MEMORANDUM **
Abdurahman Osman Kemi, a native and citizen of Ethiopia, petitions for review of the Board of Immigration Appeals’ (“BIA”) denial of his motion to reconsider its April 24, 1998 order finding that his appeal was untimely. We apply the transitional rules under the Illegal Immigration Reform and Immigrant Responsibility Act of 1996, and we have jurisdiction under 8 U.S.C. § 1105a(a). Garcia v. INS, 222 F.3d 1208, 1209 n. 2 (9th Cir.2000) (per curiam). We review for abuse of discretion the BIA’s denial of a motion to reconsider. Cano-Merida v. INS, 311 F.3d 960, 964 (9th Cir.2002). We review de novo both the BIA’s determination of purely legal questions, id., as well as claims of ineffective assistance of counsel, Dearinger ex rel. Volkova v. Reno, 232 F.3d 1042, 1044-45 (9th Cir.2000). We grant the petition for review and remand to the BIA
Kemi’s previous attorney filed a late notice of appeal of the immigration judge’s (“IJ”) denial of asylum, withholding and suspension of deportation. The BIA rejected the appeal as untimely. Kemi timely moved to reconsider. Kemi’s newly-retained counsel filed a supplemental brief arguing that the appeal was filed late because of ineffective assistance of counsel. The BIA denied Kemi’s motion on the grounds that he failed to show actual prejudice.
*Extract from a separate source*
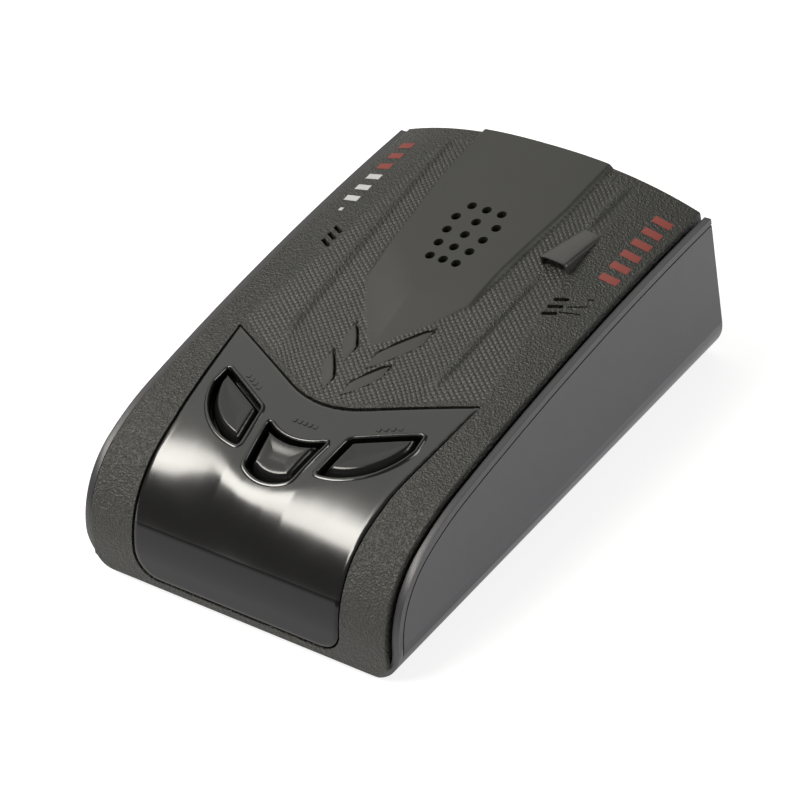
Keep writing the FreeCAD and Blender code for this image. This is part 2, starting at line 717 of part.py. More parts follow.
def screw(x, y, head_low, head_r, head_t, shank_r, shank_top):
    """Upward screw with its head below and a cross recess in the head."""
    head = rod(head_r, x, y, head_low, head_low + head_t)
    shank = rod(shank_r, x, y, head_low + head_t, shank_top)
    solid = fused([head, shank])
    for turn in (0, 90):
        blade = box(-head_r * 0.6, head_r * 0.6, -0.3, 0.3, head_low - 1, head_low + head_t * 0.6)
        blade.rotate(V(0, 0, 0), V(0, 0, 1), turn)
        blade.translate(V(x, y, 0))
        solid = solid.cut(blade)
    return solid


def case_screws():
    return [screw(x, y, 1.2, 2.6, 1.4, 1.05, 12.0) for x, y in case_screw_places()]


def board_screws():
    """Pan heads on top of the main board, shanks down into the case bosses."""
    top = MAIN_BOARD_Z + BOARD_T
    out = []
    for x, y in board_screw_places():
        upward = screw(x, y, -top - 1.3, 2.2, 1.3, 1.0, -2.6)
        out.append(upward.mirror(V(0, 0, 0), V(0, 0, 1)))
    return out


# ---------------------------------------------------------------- write every sub-part
def one_solid(shape):
    return shape.Solids[0] if len(shape.Solids) == 1 else Part.makeCompound(shape.Solids)


def build():
    block = cover_block()
    nodes = {
        "lower_case": lower_case(),
        "top_cover": top_cover(block),
        "control_fascia": control_fascia(block),
        "display_window": display_window(block),
        "sensor_scoop": sensor_scoop(),
        "scoop_lens": scoop_lens(),
        "rear_sensor_lens": rear_sensor_lens(),
        "front_photodiode": photodiode(12.0, REAR - 6.4, 19.0, 1),
        "scoop_photodiode": photodiode(SCOOP_X, SCOOP_FRONT + 8.0, 28.0, -1),
        "main_board": main_board(),
        "horn_antenna": horn_antenna(),
        "horn_lid": horn_lid(),
        "horn_lid_screws": Part.makeCompound(horn_lid_screws()),
        "mixer_board": mixer_board(),
        "shield_can": shield_can(),
        "board_chips": Part.makeCompound(board_chips()),
        "capacitors": Part.makeCompound(capacitors()),
        "display_board": display_board(),
        "display_module": display_module(),
        "display_segments": Part.makeCompound(display_segments()),
        "ribbon_cable": ribbon_cable(),
        "button_board": button_board(),
        "button_board_stand": Part.makeCompound(button_board_stand()),
        "switch_bodies": Part.makeCompound(switch_bodies()),
        "speaker_frame": speaker_frame(),
        "speaker_magnet": speaker_magnet(),
        "speaker_cone": speaker_cone(),
        "speaker_gasket": speaker_gasket(),
        "power_jack": power_jack(),
        "rubber_feet": Part.makeCompound(rubber_feet()),
        "rating_plate": rating_plate(),
        "case_screws": Part.makeCompound(case_screws()),
        "board_screws": Part.makeCompound(board_screws()),
    }
    for name in BUTTON_SIDES:
        nodes["button_" + name] = button_cap(name)
        nodes["switch_plunger_" + name] = switch_plunger(name)
    return nodes


os.makedirs("parts", exist_ok=True)
for node, shape in build().items():
    solid = one_solid(shape)
    solid.exportStep("parts/" + node + ".step")
    b = solid.BoundBox
    print(
        f"{node:22s} solids {len(solid.Solids)} valid {solid.isValid()} volume {solid.Volume:9.1f}"
        f"  x {b.XMin:6.1f} {b.XMax:6.1f}  y {b.YMin:6.1f} {b.YMax:6.1f}  z {b.ZMin:6.1f} {b.ZMax:6.1f}"
    )
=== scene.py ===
"""Looks for the dashboard radar detector: finish meshes, materials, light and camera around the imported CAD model.

Dimensions are in millimetres until a mesh is written. +X is right, +Y is towards the rear, +Z is up.
"""
import json
import math

import bmesh
import bpy
import numpy as np
from mathutils import Matrix, Vector


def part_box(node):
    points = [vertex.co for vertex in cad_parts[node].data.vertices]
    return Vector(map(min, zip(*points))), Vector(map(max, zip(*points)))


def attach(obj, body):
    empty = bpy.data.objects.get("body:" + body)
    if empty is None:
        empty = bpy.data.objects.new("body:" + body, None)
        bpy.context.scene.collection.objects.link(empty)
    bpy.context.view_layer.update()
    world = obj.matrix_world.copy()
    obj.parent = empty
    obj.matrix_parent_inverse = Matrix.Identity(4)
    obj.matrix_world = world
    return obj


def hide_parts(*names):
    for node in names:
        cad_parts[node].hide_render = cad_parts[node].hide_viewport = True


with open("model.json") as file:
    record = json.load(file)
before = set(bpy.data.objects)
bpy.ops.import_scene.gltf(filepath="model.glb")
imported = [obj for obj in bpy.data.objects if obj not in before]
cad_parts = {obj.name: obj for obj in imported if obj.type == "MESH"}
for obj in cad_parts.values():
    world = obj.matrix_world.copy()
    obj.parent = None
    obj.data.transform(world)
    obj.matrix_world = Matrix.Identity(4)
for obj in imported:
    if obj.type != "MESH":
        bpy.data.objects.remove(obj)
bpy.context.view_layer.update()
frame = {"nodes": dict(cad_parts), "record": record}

MM = 0.001

# ---------------------------------------------------------------- dimensions of the case
COVER_LO, COVER_HI = (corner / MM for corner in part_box("top_cover"))
REAR = (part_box("lower_case")[1] / MM).y
LENGTH = 109.0
NOSE = REAR - LENGTH
CASE_BOTTOM = 0.2
COVER_HALF_W = COVER_HI.x
COVER_REAR = COVER_HI.y
COVER_BOTTOM = COVER_LO.z
RIM_REAR_Z = 33.0
PROUD = 1.0
CROWN = 5.5
ARCH_POWER = 2.4
BACK_R, SHOULDER_R, NOSE_R = 533.0, 54.0, 19.0
NOSE_RAKE = math.radians(6.0)
SHOULDER_END = 26.0
APRON_Z = 29.3
SKIN_T = 2.0
SKIRT = 4.6
EDGE_R = 0.25
COVER_CORNER_R = 4.2
CREASE_Z = 14.3
WINDOW_BOTTOM_Z = 3.3
LENS_GAP = 0.15
CREASE_GAP = 0.04
BUTTON_TILT = math.radians(12.0)
BUTTON_Y = NOSE + 25.0

# ---------------------------------------------------------------- dimensions of the cover's details
# distances along the cover are measured behind the nose
FASCIA_APEX_Y = 31.0
FASCIA_CORNER = (28.6, 44.2)
FASCIA_SIDE = ((27.2, 32.0), (25.6, 20.0), (24.8, 8.0))
FASCIA_FOOT_X = 24.5
FASCIA_BEND_X = 9.0
HOOD_TIP_Y, HOOD_FRONT_Y = 48.5, 64.8
HOOD_EDGE = ([HOOD_TIP_Y, 57.0, HOOD_FRONT_Y, 80.0, 94.0, 109.0], [0.0, 7.2, 12.2, 13.6, 15.1, 15.4])
HOOD_LIFT = ([64.0, 80.0, 109.0], [1.1, 1.0, 0.8])
RIDGE = ([40.0, 51.6, 77.0, 104.0, 109.0], [17.2, 18.4, 19.7, 21.2, 21.5])
RIDGE_H = 0.45
RIDGE_GAP = (72.0, 92.0)
KNURL_EDGE = ([40, 46, 75, 106], [30.5, 29.5, 25.8, 24.0])
KNURL_X, KNURL_S = 1.5, 1.15
KNURL_H = 0.28
KNURL_STEPS = 6
GRID_HOOD, GRID_RIDGE = 13.0, 19.5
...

The BIA erred in denying Kemi’s motion to reconsider because an attorney’s failure to file a brief with the BIA creates a rebuttable presumption of prejudice given that counsel’s mistake deprives the petitioner of a direct appeal to the BIA. See Rojas-Garcia v. INS, 339 F.3d 814, 826 (9th Cir.2003) (recognizing “a valid ineffective assistance of counsel claim when the petitioner was deprived of an opportunity to appeal because of counsel’s untimely filing of appeal” and holding that presumption is rebuttable); see also Dearinger, 232 F.3d at 1045-46. In this case, Kemi has *66plausible grounds for asylum or suspension relief. Accord Dearinger, 232 F.3d at 1046; cf. Rojas-Garcia, 232 F.3d at 826. Furthermore, Kemi was not provided with transcripts of the deportation hearing or the IJ’s oral decision. Thus, it is not evident how Kemi could demonstrate “actual prejudice” as required by the BIA. See Singh v. Ashcroft, 362 F.3d 1164 (9th Cir.2004) (finding due process violation when BIA failed to provide alien with transcript and briefing schedule, and observing “[w]e are at a loss as to how [alien] could file a brief clarifying the testimony that the IJ deemed inconsistent without having access to the transcript of that very testimony.”).
Accordingly, we grant the petition and remand Kemi’s case to the BIA with instructions to grant Kemi’s motion to reconsider and to allow Kemi to proceed with his appeal of the IJ’s decision of September 16, 1997. See INS v. Ventura, 537 U.S. 12, 16-17, 123 S.Ct. 353, 154 L.Ed.2d 272 (2002) (per curiam).
PETITION FOR REVIEW GRANTED and REMANDED.
This disposition is not appropriate for publication and may not be cited to or by the courts of this circuit except as provided by Ninth Circuit Rule 36-3.